To accompany our review of The Dhammapada: A New Translation of the Buddhist Classic With Annotations (Shambhala Publications, 2005), Inquiring Mind book review editor Ronna Kabatzick chatted with translator Gil Fronsdal.
Ronna Kabatznick: How would you like readers to benefit from your translation?
Gil Fronsdal: I hope readers get a sense of the directness and immediacy of the Buddhist path. The Dhammapada is a remarkable testimony to the Buddha’s very pragmatic and nonmetaphysical presentation of the path to liberation. It encourages us to face our clinging in an honest and direct way, and then to let go of that clinging without the need for a lot of ritual, religious doctrine or complicated practice.
RK: Was it difficult to make your translation accessible to Westerners?

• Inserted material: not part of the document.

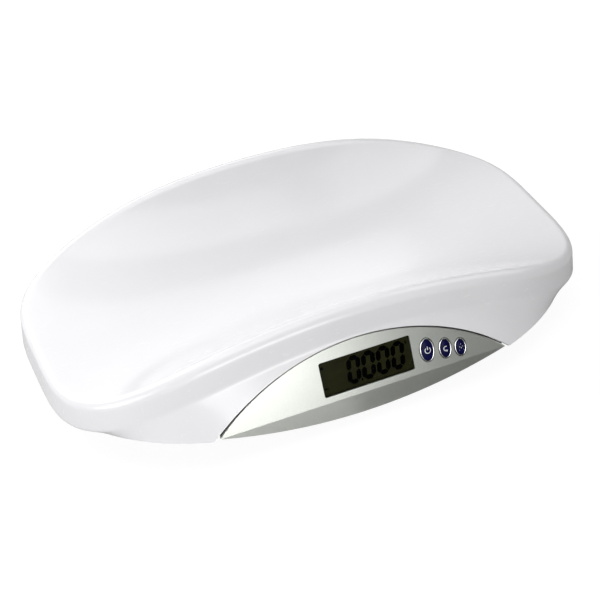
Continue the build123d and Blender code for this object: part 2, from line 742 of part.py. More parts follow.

GF: It was a challenge to make it readable while staying true to the original. I very much wanted the translation to reflect accurately the ancient teaching rather than my own interpretations or biases. Sometimes it took a lot of care to tease those apart. It is likely that many of the verses were meant to challenge the usual ways people live. I often had to consider whether I understood the challenge of the original and whether I was then able to convey it in English so that it would be understandable and perhaps even relevant for the modern reader.
RK: What do you think is the overarching message of this classic text?
GF: That the choices we make in how we live have consequences for our long-term well-being. It is important to know which choices are beneficial and which are not and then to follow the path of the beneficial ones. Actually, the text offers two paths to greater joy and happiness. The first is the path to worldly happiness in this life and in lives to come. The second is the path to complete awakening, to nibbana, to an ultimate peace. I remain inspired by how the Dhammapada conveys a sense of the joy and freedom that this latter path offers.